Frequently Asked Questions
Which long e spelling pattern should I introduce first?
Start with the pattern your current phonics sequence introduces, but if you have flexibility, open syllable words (me, he, be, we) and the ee digraph are the most consistent entry points — every word spelled with ee carries the long e sound, which makes early practice accurate and predictable. Reserve ea for a second round, after you address the exception words explicitly.
How do I use these worksheets with students who are behind grade level?
Reduce the word count, add oral blending before any written response, and pair the worksheet with a picture key so students can self-check. If a student cannot yet distinguish long e from short e by ear, the worksheet tasks will not do that teaching on their own — use brief listening drills first, then return to the printed page once the auditory foundation is stable.
Can I send these home for homework?
Only send a worksheet home when the pattern and the specific words on it have already been practiced in class. Homework works best as retrieval of something familiar. A short circle-the-word worksheet with five words from the week's word wall is a reasonable homework format; a new sorting task with unfamiliar words puts families in the position of teaching rather than reviewing.

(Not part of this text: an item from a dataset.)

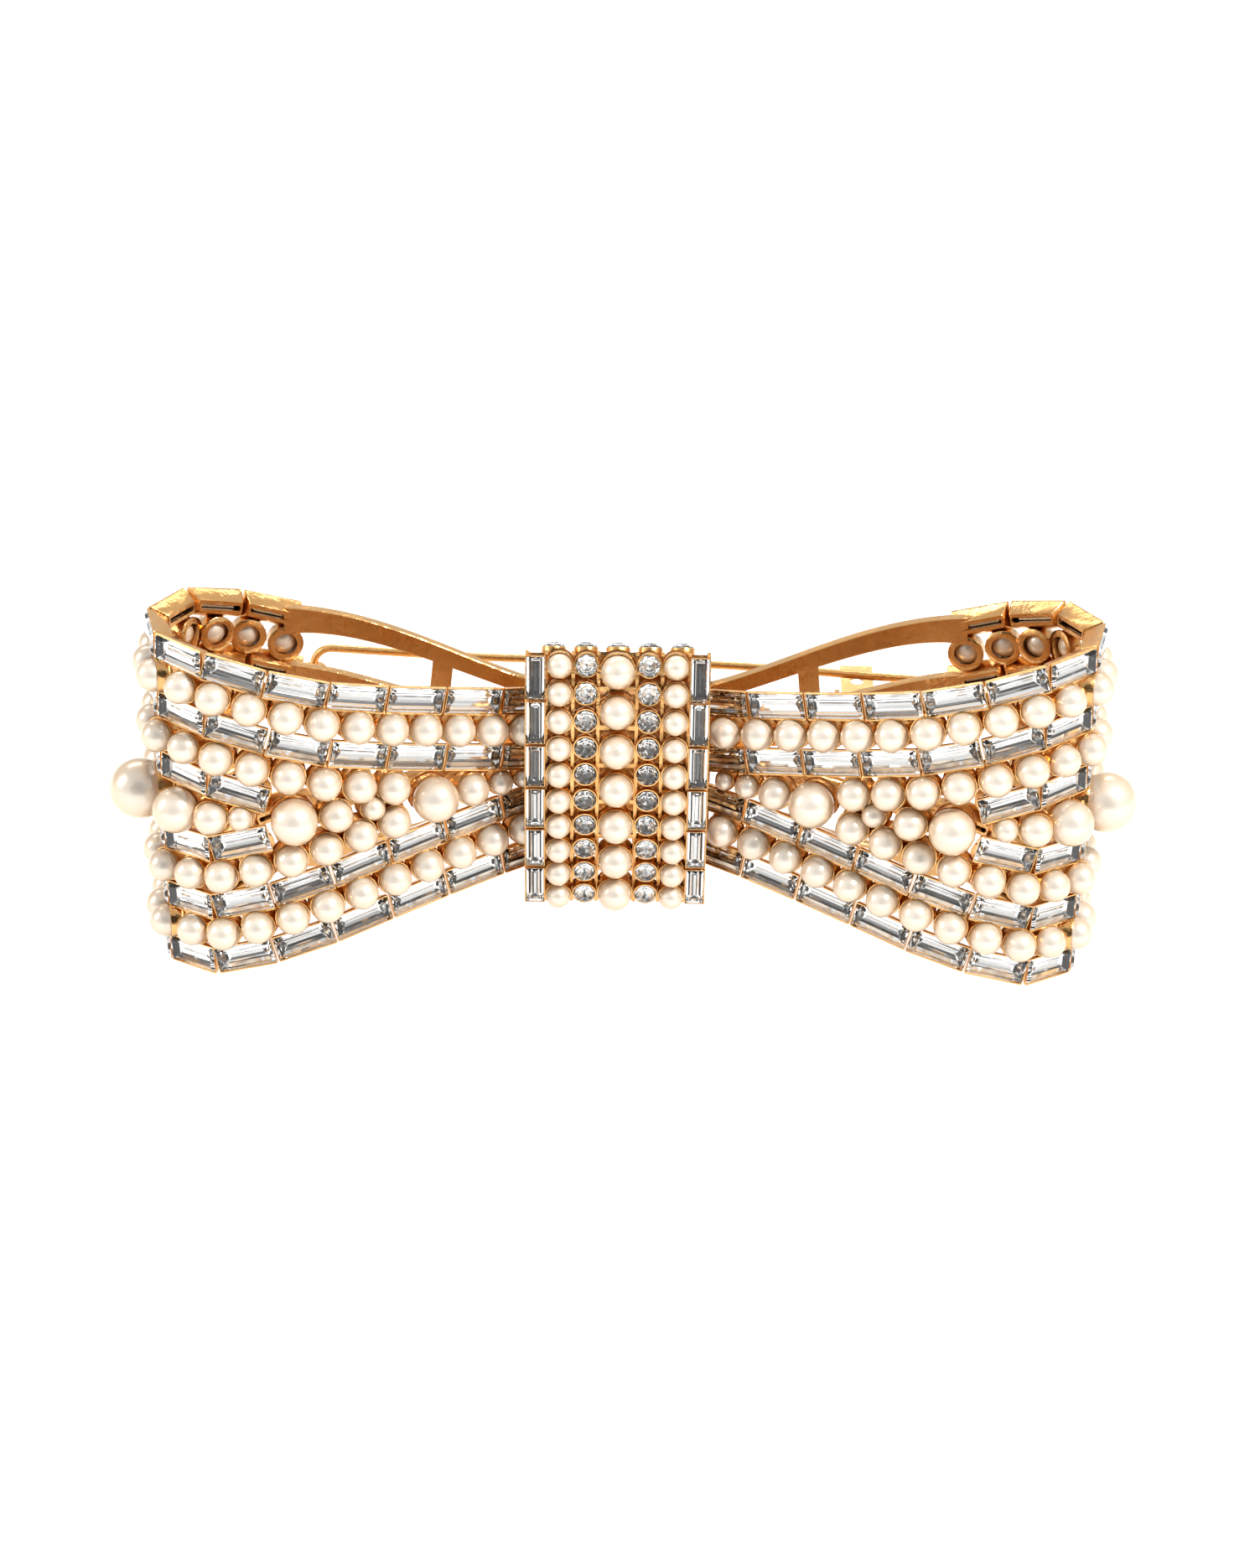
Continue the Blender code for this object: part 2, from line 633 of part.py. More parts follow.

Do these worksheets work for kindergarten students who are reading ahead?
The word sets and task formats are calibrated to first grade, but an advanced kindergartener who has finished short vowels and mastered CVC blending handles them without difficulty. The open syllable and ee worksheets are the most appropriate starting points in that situation. Long e printable worksheets for 1st grade are occasionally used by kindergarten teachers in late spring for exactly this reason.